Even the fact that the Finest stocked a variety of shampoos is a small gesture toward civilization. After all, people who are comparison-shopping for shampoo are people who are not thinking about blowing themselves up tomorrow. The Finest turns out to have its own website, which speaks the language of retail worldwide, in often touching phrases (“afghan and expects customers”).

Private, Afghan-run businesses like the Finest are doing as much as or more than anything Western nations do in Afghanistan to pull the country out of benighted poverty and into the modern world. You might think they would have the vigorous support of the Afghan government. But you’d be wrong.

President Hamid Karzai did not offer his condolences on the occasion of the bombing, as he often does when Taliban are killed by coalition forces in a so-called wedding party. No, he was busy proposing that the war criminal and Osama bin Laden cohort Abdul Rasoul Sayyaf be the new speaker of Parliament, and condemning foreign Provincial Reconstruction Teams as “serious obstacles to the process of building government” — a description far more appropriate for Karzai himself.

And so it goes in our war, in which ordinary Afghans are often doing their damnedest to build up Afghanistan, and the president the United States subsidizes by the billions is trying to tear it down. The world was watching the thrilling events in Egypt while the Barmaki-Yama family was dying. I wonder when the Afghans too will decide they’ve had enough of their American-enabled autocrat, and stand up together as citizens to take back their country.

Supply-Side Foreign Policy What would Charles Wolf Jr. do in Afghanistan?

Thursday, February 10th, 2011

1:15 PM, Feb 7, 2011 • By ANN MARLOWE

Here’s an idea: Let’s try reducing the supply of insurgency in Afghanistan rather than reducing the demand for it. This notion—potentially as important an insight as the Laffer curve—comes from a 41-year-old book by a retired RAND Corporation scholar now entering his ninth decade, Charles Wolf Jr.

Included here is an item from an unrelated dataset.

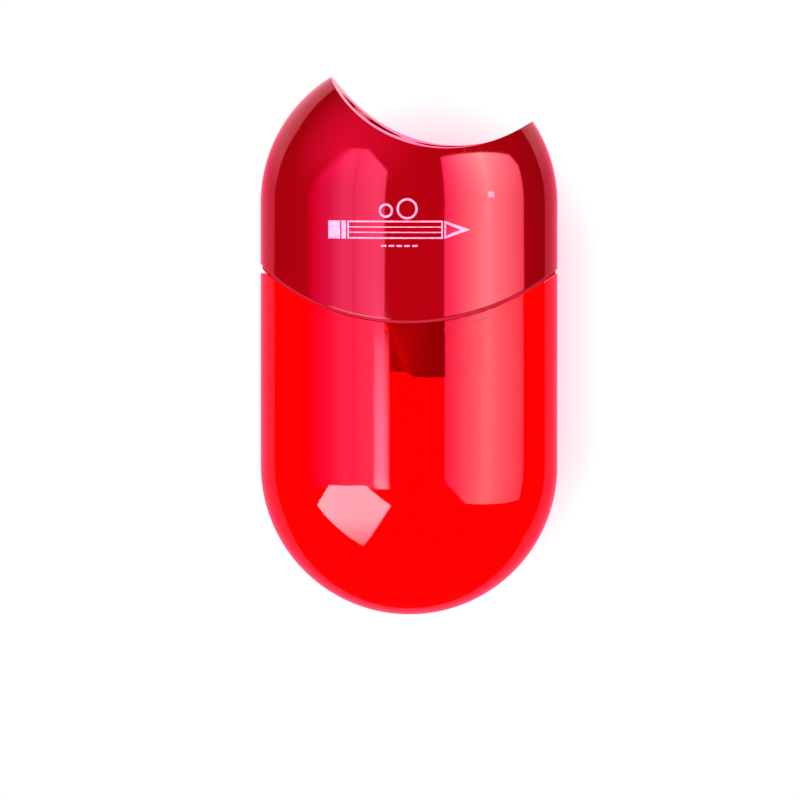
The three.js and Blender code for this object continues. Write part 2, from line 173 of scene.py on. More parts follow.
class Blank:
    """A closed solid that other solids cut, join or trim, as on a bench."""

    def __init__(self, name: str) -> None:
        """Takes the object that a primitive operator has just made.

        Args:
            name: what the piece is called.
        """
        self.piece: bpy.types.Object = bpy.context.object
        self.piece.name = name
        self.piece.data.name = name
        settle(self.piece)

    @classmethod
    def block(cls, low: Sequence[float], high: Sequence[float]) -> "Blank":
        """Makes a block between two corners.

        Args:
            low: its lowest corner.
            high: its highest corner.

        Returns:
            The block.
        """
        select_nothing()
        middle = [(a + b) / 2 for a, b in zip(low, high)]
        size = [b - a for a, b in zip(low, high)]
        bpy.ops.mesh.primitive_cube_add(size=1, location=middle, scale=size)
        return cls("block")

    @classmethod
    def bar(
        cls,
        radius: float,
        start: Vector,
        end: Vector,
        steps: int = 96,
    ) -> "Blank":
        """Makes a round bar between two points.

        Args:
            radius: its radius at the start.
            start: the middle of its first end.
            end: the middle of its last end.
            steps: how many sides it has.

        Returns:
            The bar.
        """
        select_nothing()
        along = end - start
        bpy.ops.mesh.primitive_cone_add(
            vertices=steps,
            radius1=radius,
            radius2=radius,
            depth=along.length,
            location=(start + end) / 2,
            rotation=along.to_track_quat("Z", "Y").to_euler(),
        )
        return cls("bar")

    def change(self, tool: "Blank", how: Cut) -> "Blank":
        """Applies another solid to this one and uses it up.

        Args:
            tool: the other solid.
            how: what it does to this one.

        Returns:
            This blank.
        """
        modifier = self.piece.modifiers.new(how.name.lower(), "BOOLEAN")
        modifier.operation = how.value
        modifier.solver = "MANIFOLD"
        modifier.object = tool.piece
        pick_only(self.piece)
        bpy.ops.object.modifier_apply(modifier=modifier.name)
        spent = tool.piece.data
        bpy.data.objects.remove(tool.piece)
        bpy.data.meshes.remove(spent)
        return self

    def less(self, tool: "Blank") -> "Blank":
        """Takes the tool's space away."""
        return self.change(tool, Cut.TAKE_AWAY)

    def plus(self, tool: "Blank") -> "Blank":
        """Joins the tool to this blank."""
        return self.change(tool, Cut.JOIN)

    def within(self, tool: "Blank") -> "Blank":
        """Keeps only what the two have in common."""
        return self.change(tool, Cut.KEEP_COMMON)

    def placed(self, matrix: Matrix) -> "Blank":
        """Moves the blank by a matrix, into its mesh."""
        self.piece.matrix_world = matrix @ self.piece.matrix_world
        settle(self.piece)
        return self

    def tidy(self, gap: float = 0.004 * MM) -> "Blank":
        """Merges corners that lie closer than a gap.

        Args:
            gap: the gap.

        Returns:
            This blank.
        """
        pick_only(self.piece)
        bpy.ops.object.mode_set(mode="EDIT")
        bpy.ops.mesh.select_all(action="SELECT")
        bpy.ops.mesh.remove_doubles(threshold=gap)
        bpy.ops.object.mode_set(mode="OBJECT")
        return self

    def finished(self, name: str, smooth_below: float = 32.0) -> bpy.types.Object:
        """Shades the piece smooth up to an angle and hands it over.

        Args:
            name: the piece's name.
            smooth_below: faces that meet at less than this many degrees look smooth.

        Returns:
            The finished piece.
        """
        self.tidy()
        bpy.ops.object.shade_smooth_by_angle(angle=math.radians(smooth_below))
        self.piece.name = name
        self.piece.data.name = name
        return self.piece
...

Supply-side economics focuses on increasing the supply of goods and services, famously by lowering tax rates, rather than the often-impossible task of moving the demand curve. But looking at supply rather than demand management may be worth applying in our counterinsurgency in Afghanistan as well. The current policy debate is stuck among a few old ideas—negotiating with the Taliban, more “counterinsurgency,” more drone strikes—so a fresh approach is worth considering.

The supply-side approach to COIN, as in economics, dates to the 1970s. A distinguished economist and public policy theorist, Wolf articulated it in a slim 1970 volume, Rebellion and Authority: An Analytic Essay on Insurgent Conflict, co-authored with Nathan Leites, sponsored by RAND and published by Markham. (Wolf is still serving on hedge fund boards and playing tennis in Santa Monica; Leites, a Soviet expert, died in 1987.) The authors are opposed to the so-called hearts-and-minds school of counterinsurgency, which looks at the demand for insurgency in the population: “Attitudes, in the sense of preferences, affect behavior but are not identical with it; nor, in most cases are they the primary influence on it.” And supply for rebellion is probably more elastic than demand. Instead, they argue that counterinsurgents ought to focus on reducing the supply of insurgency: Cut the inputs that allow rebels to act, rather than focusing on the much harder task of changing the preferences of the population.

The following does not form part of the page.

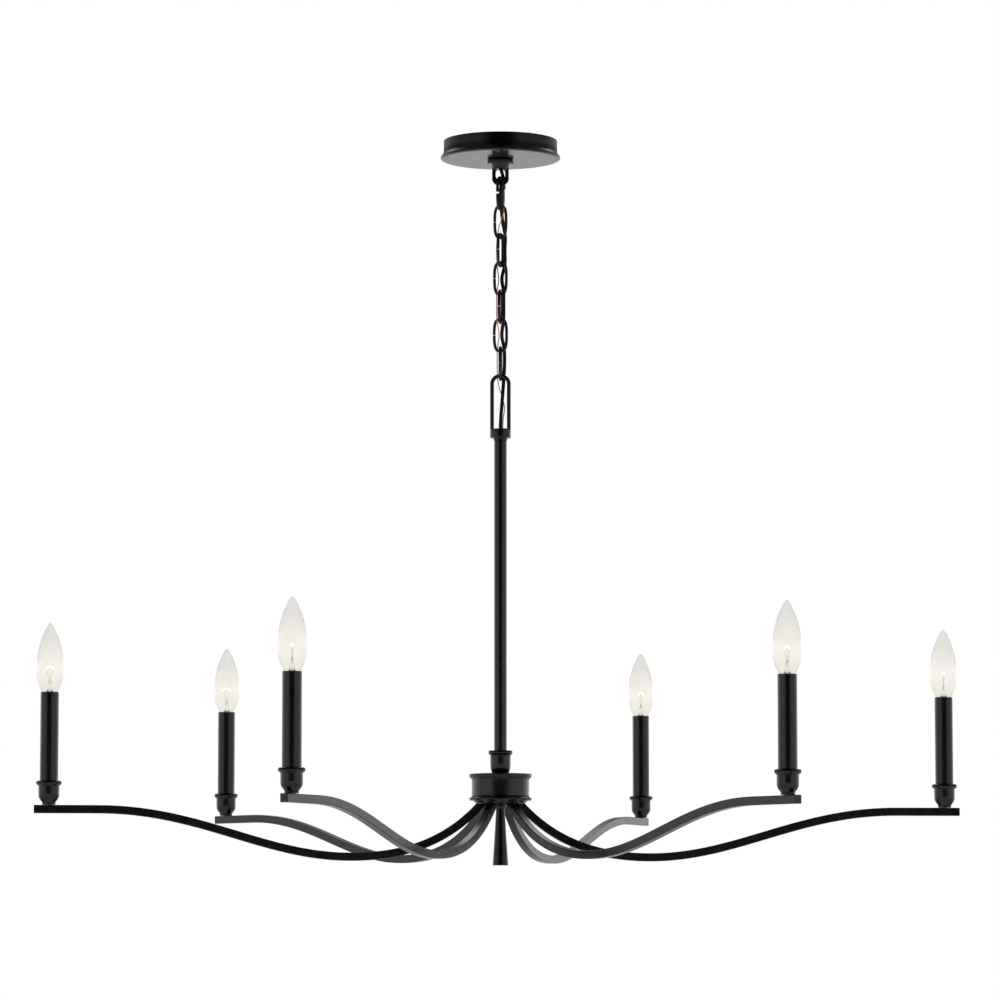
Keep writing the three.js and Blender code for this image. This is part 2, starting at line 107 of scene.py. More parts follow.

Wolf/Leites point out that rebellions can spread even if the rebel cause is unpopular. This seems to be what is happening in Afghanistan, where the Taliban have never scored above 10 percent approval in polling but are gaining ground in many areas of the country. The population—which the authors take to be rational economic actors—makes a calculation of the costs and benefits of supporting one side or another, and decides accordingly. Wolf/Leites emphasize something I have seen in Afghanistan: that the population will often make its decision on an extremely short-term basis, essentially sacrificing a good long-term future in favor of short-term threat relief. Making a government lovable—a hard task in Afghanistan, among other places—will not necessarily affect that calculus. But reducing the supply of insurgents may do so because the less effective the insurgents are at enforcing their threats, the less the population will obey them.

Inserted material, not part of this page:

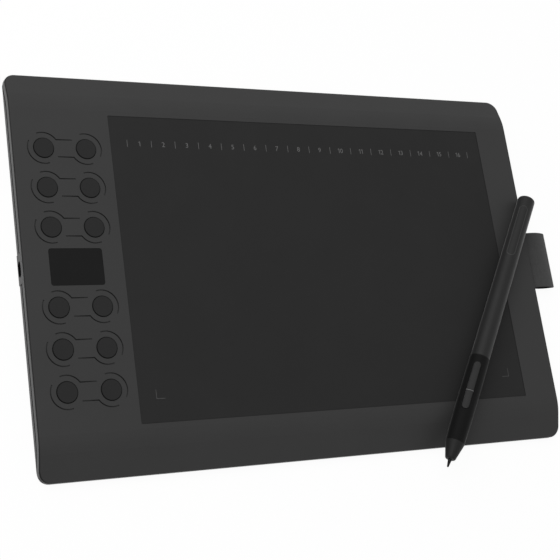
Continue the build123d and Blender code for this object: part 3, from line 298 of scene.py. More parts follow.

Some of Wolf/Leites’s ideas for reducing the supply of rebellion are raising the costs of necessary inputs like food and weapons, degrading the efficiency of the insurgents’ production process, destroying the insurgency’s outputs, and increasing the population’s capacity to absorb the insurgents’ onslaughts. So what would a Wolfian approach mean for our Afghan strategy?

· It would have elements of Joe Biden’s counter-terrorism plan, reducing the supply of insurgents by killing them. Since insurgents generally don’t control territory, the way to hit them is by destroying their organization. This is something General Petraeus is already doing.

· It would get very, very tough with Pakistan, which has done little to reduce the supply of terrorists emanating from its lawless border areas or using them for rest and re-supply. Our $2 billion a year in aid to Pakistan has to offer more leverage than this: “Successful counter-rebellion has always required either the absence of significant external support (for example, the Philippines and Malaya) or the shutting off of such support (Greece and Algeria).”

· It would shut off the American aid spigot and spend money on population control instead. Rather than spending money on public works projects to bribe the Afghans to support their government and our forces—an approach which seems to stop working the moment the money stops flowing—a new method would focus on making it much more difficult for the insurgents to resupply, to purchase food and fuel, to communicate with each other, and to communicate with the population.

Yes, it’s hard for big-hearted Americans to see poverty in Afghanistan. But poverty doesn’t cause rebellion, and Wolf/Leites argue that increasing the disposable income of the population may just enable them to buy protection from the insurgents. (Some American aid in Vietnam “almost certainly helped the Viet Cong.”) There will be plenty of time to improve the living situation of the Afghans once they are living in peace.